Feeder Canal and River Avon
Temple Meads to Netham and back
At the bottom of the approach road ramp at Temple Meads turn left towards Bath Road Bridge and then left into Cattle Market Road. Go under the railway bridge (see 70) and continue until you reach the entrance to the derelict Post Office Parcels building. Turn in here and, keeping right, walk towards the water.
75. Here you can see the right-angled junction between the Feeder Canal, leading off in a straight line to the right and the Floating Harbour, off to the left beneath the railway bridge. The narrow junction once held stop gates that allowed the Feeder or the upper Harbour to be drained for maintenance. Turn back to the road. In the bushes on your left was once Calcraft (later Totterdown) Lock, which allowed barges and smaller vessels to lock in and out of the New Cut. You’ll see the remains of the lock at the end of this section of the trail.
Turn left onto Feeder Road and then left at the traffic lights into Avon Street. There’s a good view along the Feeder from the bridge.
76. Avon Street was traditionally associated with the heavier industries in Bristol and the Feeder Canal convenient extension of this after it was completed. There are many accounts of the smoky, choking atmosphere that surrounded this area throughout the 19th century and well into the 20th. On the corner of the junction was one of Bristol’s many soap works, neighboured by the Avon Street gas works, the first of Bristol’s coal gas production sites. This continued to operate until the 1950s.
Continue up Avon Street and turn right into Silverthorne Lane.

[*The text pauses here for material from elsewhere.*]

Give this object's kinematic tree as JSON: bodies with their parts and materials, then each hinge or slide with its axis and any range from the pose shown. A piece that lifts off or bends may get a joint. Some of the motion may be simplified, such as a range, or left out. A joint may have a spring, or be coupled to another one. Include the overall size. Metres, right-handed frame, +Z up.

77. About 150 m along here you will be confronted by Lysaght’s Castle, a Victorian Gothic fantasy office building designed for John Lysaght, whose works occupied all of the land on the left that you have passed and more beyond. Lysaght made his fortune galvanising corrugated iron and shipping this from Bristol to the developing colonies for building. At one time this was the biggest galvanising works in the world. Before Lysaght, the Acraman family used the site for their Bristol Iron Works. This, too, was a major industrial undertaking, producing railway engines for the early Great Western Railway and sectional ships. It was described as the largest iron works in Europe (perhaps an exaggeration) in 1840.
Continue along Silverthorne Lane, which forks to the right at Lysaght’s Castle. In about another 150 metres, there is a signposted footpath on the right. This leads to a footbridge over the Feeder. Turn left off the bridge and follow the cycle lane along Feeder Road.
78. On the opposite bank of the canal, just after the railway bridge, was the site of the Great Western Cotton factory. The five-storey spinning mill was demolished in the late 1960s, but there are still remnants of the weaving sheds in the industrial estate. The factory was the biggest cotton factory outside the north-west and thrived from 1837 until the 1920s, employing about 1000 people from Barton Hill.
At Marsh Lane Bridge, cross the water and then turn right onto the footpath alongside the Canal.
79. On your left as you travel towards the lock is Netham Recreation Ground. Known locally as The Brillos, the park is the reclaimed spoil heaps of the Netham Chemical Works, where alkali products such as caustic soda and ammonia were made for a century after 1850. There is little evidence of it today.
80. On the opposite bank, occupying the whole of the area now filled by an industrial estate was John Lysaght’s structural steel works. Here many of the bridges that span the Harbour’s waterways, and many others elsewhere, were designed and built.
81. Netham Lock marks the end of the Feeder Canal. It plays an important role in Bristol’s flood defences; the lock gates here ensure that extreme high spring tides that come over Netham weir do not enter the city, and that flood water from the inland river in spate are similarly excluded.